DO THIS: Copy the data below exactly.

RECORDED DATA:
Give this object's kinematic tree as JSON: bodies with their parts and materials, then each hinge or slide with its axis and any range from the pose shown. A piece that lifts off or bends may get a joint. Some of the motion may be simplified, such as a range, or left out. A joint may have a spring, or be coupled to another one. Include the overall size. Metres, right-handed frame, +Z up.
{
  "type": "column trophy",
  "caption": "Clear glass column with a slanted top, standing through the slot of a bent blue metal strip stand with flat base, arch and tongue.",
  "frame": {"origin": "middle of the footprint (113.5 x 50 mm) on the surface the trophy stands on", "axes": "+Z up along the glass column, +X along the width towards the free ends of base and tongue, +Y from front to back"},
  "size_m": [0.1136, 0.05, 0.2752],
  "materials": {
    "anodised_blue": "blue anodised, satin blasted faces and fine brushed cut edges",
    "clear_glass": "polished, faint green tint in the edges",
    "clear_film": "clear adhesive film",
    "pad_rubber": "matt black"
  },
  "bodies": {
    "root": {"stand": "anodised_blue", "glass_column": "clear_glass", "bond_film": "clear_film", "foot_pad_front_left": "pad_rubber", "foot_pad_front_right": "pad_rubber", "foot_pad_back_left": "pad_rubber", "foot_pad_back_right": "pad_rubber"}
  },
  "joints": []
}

OUTPUT FOR THIS TASK:
Give this object's kinematic tree as JSON: bodies with their parts and materials, then each hinge or slide with its axis and any range from the pose shown. A piece that lifts off or bends may get a joint. Some of the motion may be simplified, such as a range, or left out. A joint may have a spring, or be coupled to another one. Include the overall size. Metres, right-handed frame, +Z up.
{
  "type": "column trophy",
  "caption": "Clear glass column with a slanted top, standing through the slot of a bent blue metal strip stand with flat base, arch and tongue.",
  "frame": {"origin": "middle of the footprint (113.5 x 50 mm) on the surface the trophy stands on", "axes": "+Z up along the glass column, +X along the width towards the free ends of base and tongue, +Y from front to back"},
  "size_m": [0.1136, 0.05, 0.2752],
  "materials": {
    "anodised_blue": "blue anodised, satin blasted faces and fine brushed cut edges",
    "clear_glass": "polished, faint green tint in the edges",
    "clear_film": "clear adhesive film",
    "pad_rubber": "matt black"
  },
  "bodies": {
    "root": {"stand": "anodised_blue", "glass_column": "clear_glass", "bond_film": "clear_film", "foot_pad_front_left": "pad_rubber", "foot_pad_front_right": "pad_rubber", "foot_pad_back_left": "pad_rubber", "foot_pad_back_right": "pad_rubber"}
  },
  "joints": []
}